2. Also in the first week on the job the technology director will engage me in a debate over whether homosexuality is a sin.

…there I was, trying to make a good impression and all, but feeling personally attacked. Though really I shouldn’t have taken it personally. I still don’t think the lady realizes I’m not straight.

3. I will have to fight with my director to purchase a copy of Genreflecting. ("But it’s so expensive!")

In fact, lemme check right now…. Yep. They’ve got two copies of the most recent edition, as well as several of the older editions.

4. My director will call Publishers Weekly, quote, "a waste."

5. My director will quake when I ask to acquire Booklist (very cheap, compared to PW… she finally capitulated.)

6. Ditto that on Reference & User Services Quarterly.  (Director did not capitulate. Had to take out a personal membership. Do I look like I’m made out of money? Do I?)

7. I won’t be able to get a decent haircut within an hour’s drive.

8. Director will tell me that my Zane pathfinder was a waste of time.

9. In same conversation, director will have the hubris to tell me that if she doesn’t know who Zane is, the customers won’t.

10. Vast majority of coworkers will turn green when I bring in foods completely foreign to them, to wit: couscous, tabouli, hummus, and– this is the kicker– barley.

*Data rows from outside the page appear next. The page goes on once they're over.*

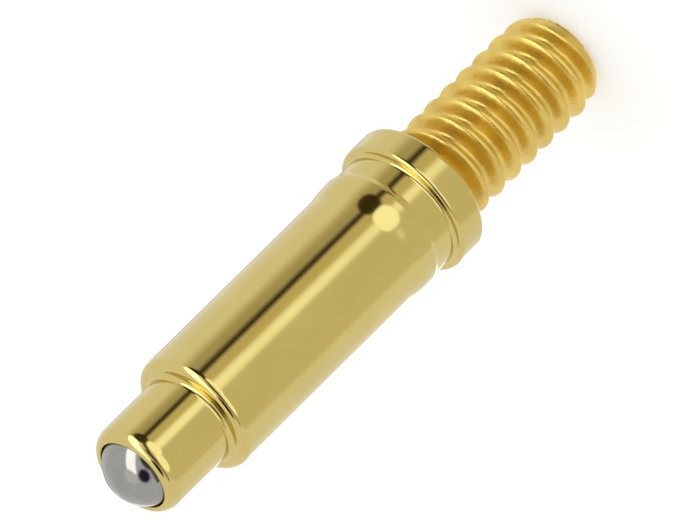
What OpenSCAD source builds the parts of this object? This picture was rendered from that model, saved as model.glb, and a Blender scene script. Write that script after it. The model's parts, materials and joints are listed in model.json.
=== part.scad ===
// Screw-mount spring contact pin with a rolling ball tip.
// Millimetres. +Z runs along the pin towards the ball. The origin is the centre
// of the flange's rear face, where the pin seats when it is screwed in.

/* [Stud] */
// Major diameter of the screw thread, drawn here as its plain envelope
thread_d = 1.54; // [1.30:0.01:1.75]
// Length of the stud behind the flange
stud_l = 3.0; // [1.6:0.1:5]
// Chamfer at the stud's free end
stud_chamfer = 0.18; // [0.05:0.01:0.25]

/* [Flange] */
// Diameter of the seating flange
flange_d = 2.10; // [2.06:0.01:2.60]
// Thickness of the seating flange
flange_t = 0.47; // [0.35:0.01:0.80]
// Radius on both edges of the flange
flange_round = 0.06; // [0.03:0.01:0.10]
// Fillet between the flange and the barrel
flange_fillet = 0.05; // [0.02:0.01:0.06]

/* [Barrel] */
// Diameter of the barrel
barrel_d = 1.85; // [1.78:0.01:1.88]
// Length of the barrel, from the flange to the front shoulder
barrel_l = 4.50; // [3.9:0.05:7]
// Radius on the barrel's front edge
barrel_round = 0.13; // [0.04:0.01:0.14]

/* [Press ring] */
// Height of the press-fit ring above the barrel
ring_h = 0.03; // [0.01:0.005:0.05]
// Plain neck between the flange and the ring
ring_neck = 0.35; // [0.15:0.01:0.60]
// Length of the steep flank that faces the flange
ring_back = 0.12; // [0.04:0.01:0.16]
// Length of the ring's full-diameter land
ring_land = 0.12; // [0.05:0.01:0.30]
// Length of the lead-in ramp that faces the tip
ring_ramp = 0.34; // [0.10:0.01:0.50]

/* [Nose] */
// Length of the nose, from the shoulder to the centre of the ball
nose_l = 0.93; // [0.90:0.01:1.60]
// Wall of the nose around the bore
nose_wall = 0.090; // [0.080:0.001:0.100]
// Fillet at the foot of the nose
nose_fillet = 0.07; // [0.02:0.01:0.08]

/* [Rolled rim] */
// How far the rolled rim reaches in over the ball
lip_catch = 0.055; // [0.035:0.005:0.075]
// Thickness of the rim's rounded edge
lip_t = 0.05; // [0.03:0.005:0.06]
// Height of the rim's outer rounding
lip_round = 0.22; // [0.15:0.01:0.28]

/* [Ball] */
// Diameter of the contact ball
ball_d = 1.20; // [1.15:0.01:1.22]

/* [Plunger] */
// Length of the plunger's guiding land
plunger_l = 1.00; // [0.70:0.05:1.50]
// Wall left around the mouth of the plunger's cup
cup_wall = 0.05; // [0.03:0.005:0.08]
// Diameter of the spigot that centres the spring
spigot_d = 0.60; // [0.40:0.01:0.70]
// Length of the spigot
spigot_l = 0.45; // [0.25:0.05:0.70]
// Chamfer on the plunger's lower edges
plunger_chamfer = 0.05; // [0.02:0.01:0.08]

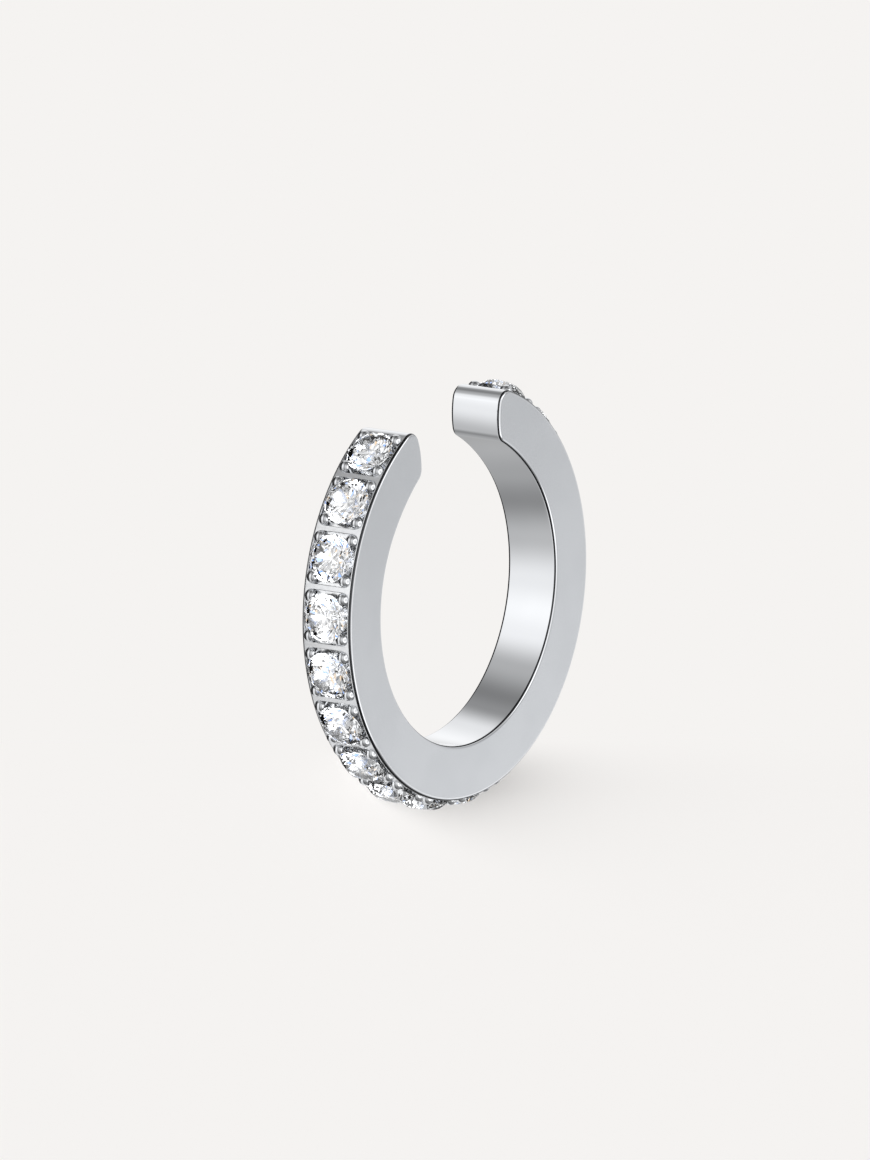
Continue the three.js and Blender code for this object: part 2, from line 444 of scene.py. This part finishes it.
# Steel: one metal, lapped to satin on its flanks and polished elsewhere
steel = {
    "satin": {
        "colours": ((0.735, 0.748, 0.768), (0.765, 0.778, 0.797)),
        "roughness": (0.2, 0.24),
        "bump": 0.004,
    },
    "polished": {
        "colours": ((0.74, 0.753, 0.774), (0.76, 0.773, 0.794)),
        "roughness": (0.035, 0.06),
        "bump": 0.001,
    },
    "face": {  # the rails and bars of the outer face, smoothed after the beads were cut; their colour is lighter than the rest of the steel, a painted highlight on the same metal
        "colours": ((0.82, 0.832, 0.85), (0.86, 0.87, 0.885)),
        "roughness": (0.27, 0.34),
        "bump": 0.003,
    },
    "cut": {  # round the stones, where the tool has cut beads out of it; its rougher finish is real, its lighter colour is painted light on the same metal
        "colours": ((0.84, 0.85, 0.865), (0.91, 0.917, 0.925)),
        "roughness": (0.16, 0.28),
        "bump": 0.02,
    },
    "paintedDarkReflection": {  # a painted dark reflection: a near-black line along the edges
        "colours": ((0.055, 0.057, 0.061), (0.08, 0.082, 0.087)),
        "roughness": (0.05, 0.09),
        "bump": 0.001,
    },
    "cloudScale": 420,  # soft clouds in the tone, over 2 to 3 mm
    "cloudDetail": 2,
    "grainScale": 9000,
    "grainDetail": 4,
    "noiseRoughness": 0.6,
    "spread": (0.35, 0.65),  # of the noise, between its low and its high tone
    "bumpHeight": 0.00002,
}


def addNoise(tree, place, scale, detail):
    node = addNode(tree, "ShaderNodeTexNoise")
    setInputs(node, Scale=scale, Detail=detail, Roughness=steel["noiseRoughness"])
    tree.links.new(place, node.inputs["Vector"])
    return node.outputs["Fac"]


def steelMaterial(kind):
    s = steel[kind]
    low, high = steel["spread"]
    material, tree = newMaterial(kind + "Steel")
    place = objectPlace(tree)
    clouds = addNoise(tree, place, steel["cloudScale"], steel["cloudDetail"])
    grain = addNoise(tree, place, steel["grainScale"], steel["grainDetail"])
    relief = addNode(tree, "ShaderNodeBump")
    setInputs(relief, Strength=s["bump"], Distance=steel["bumpHeight"])
    tree.links.new(grain, relief.inputs["Height"])
    metal = addNode(tree, "ShaderNodeBsdfPrincipled")
    setInputs(metal, Metallic=1)
    colour = addRamp(tree, clouds, list(zip((low, high), s["colours"])))
    tree.links.new(colour, metal.inputs["Base Color"])
    tree.links.new(addRange(tree, grain, low, high, *s["roughness"]), metal.inputs["Roughness"])
    tree.links.new(relief.outputs["Normal"], metal.inputs["Normal"])
    showSurface(tree, metal.outputs[0])
    return material


steelKinds = ["satin", "polished", "face", "cut", "paintedDarkReflection"]
steels = [steelMaterial(kind) for kind in steelKinds]


# Band, in millimetres and degrees
band = {
    "mouth": 4.22,
    "noseRise": 0.56,
    "faceRadius": 2.5,
    "outerEndRound": 0.45,
    "innerEndRound": 0.42,
    "easingRadius": 6.25,
    "easingStart": 53,
    "edgeRound": 0.105,
    "edgeSegments": 8,
    "arcStep": 1.0,
    "roundStep": 5.0,
    "faceStep": 2.5,
}
cell = {
    "rail": 0.125,  # from the flank to the cell
    "bar": 0.18,
    "depth": 0.12,
    "corner": 0.225,
    "lip": 0.016,
    "above": 0.4,  # how far its cutter stands over the outer face
    "cornerSegments": 6,
    "bendStep": 0.12,
}
bead = {
    "radius": 0.21,
    "proud": 0.155,
    "inset": 0.205,  # of its middle from the cell's walls
    "root": 0.1,
    "sides": 20,
    "domeSteps": 6,
}
seat = {
    "gap": 0.012,
    "girdleRadius": 0.77,
    "girdle": 0.035,
    "rise": 0.09,  # of the girdle over the outer face
    "table": 0.6,
    "crown": 38,
    "pavilion": 40.75,
    "sides": 32,
}


def touching(first, firstReach, second, secondReach):
    # the point that is so far from each of two centres, left of the way from one to the other
    span = second - first
    distance = span.length
    along = (firstReach ** 2 - secondReach ** 2 + distance ** 2) / (2 * distance)
    aside = sqrt(firstReach ** 2 - along ** 2)
    span.normalize()
    return first + span * along + Vector((-span.y, span.x)) * aside


def pointTowards(start, end, reach):
    return start + (end - start).normalized() * reach


def spinTo(bm, vert, centre, end, step, clockwise=False, fewest=2):
    # an arc of edges from a vertex to an end point, about a centre
    startAngle = atan2(vert.co.y - centre.y, vert.co.x - centre.x)
    endAngle = atan2(end.y - centre.y, end.x - centre.x)
    angle = (endAngle - startAngle) % (2 * pi)
    if clockwise:
        angle -= 2 * pi
    steps = max(fewest, ceil(abs(degrees(angle)) / step))
    made = bmesh.ops.spin(
        bm, geom=[vert], cent=centre.to_3d(), axis=(0, 0, 1), angle=angle, steps=steps,
        use_merge=False, use_duplicate=False,
    )
    return made["geom_last"][0]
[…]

I grant you the other dishes are Middle Eastern and/or African, but people and livestock alike have been eating barley on North America since… since… well for a very long time.

And 11, as an encore: I will have to educate all of my coworkers, including the director, as to what NoveList is, and why it’s nifty that I write for them.

And what the hell, 12: I will get no mentoring or guidance concerning professional avenues such as service on committees or professional publication.

When I asked my director if I should do either of the above, she said no, there was no real reason to.

The totally bizarre thing is, I’d like to serve on committees at a state or national level, and I’d like to write for a professional journal. In library school I swore to myself that I would never write professional library literature. By and large it is dry and uninspired. I have too much self worth to contribute anything to IP&M or American Archivist. Got better things to do with my time, ya know?

But while on the job I’ve discovered there are some professional issues I’d like to talk about it, and honey, fiction-l just ain’t cuttin it. Getting that group to discuss an actual topic is harder than killing fleas. (My posts to that listserv have generated a lot of very cool off-list discussion with enlightened individuals, though. Yay!)

Still have not figured out how to go about writing for cool journals, or how to get libraries in exotic places to invite me as a paid guest lecturer, or how to get myself on a panel discussion at a conference, but in a few short weeks I’ll have some knowledgeable co-workers to pump for information.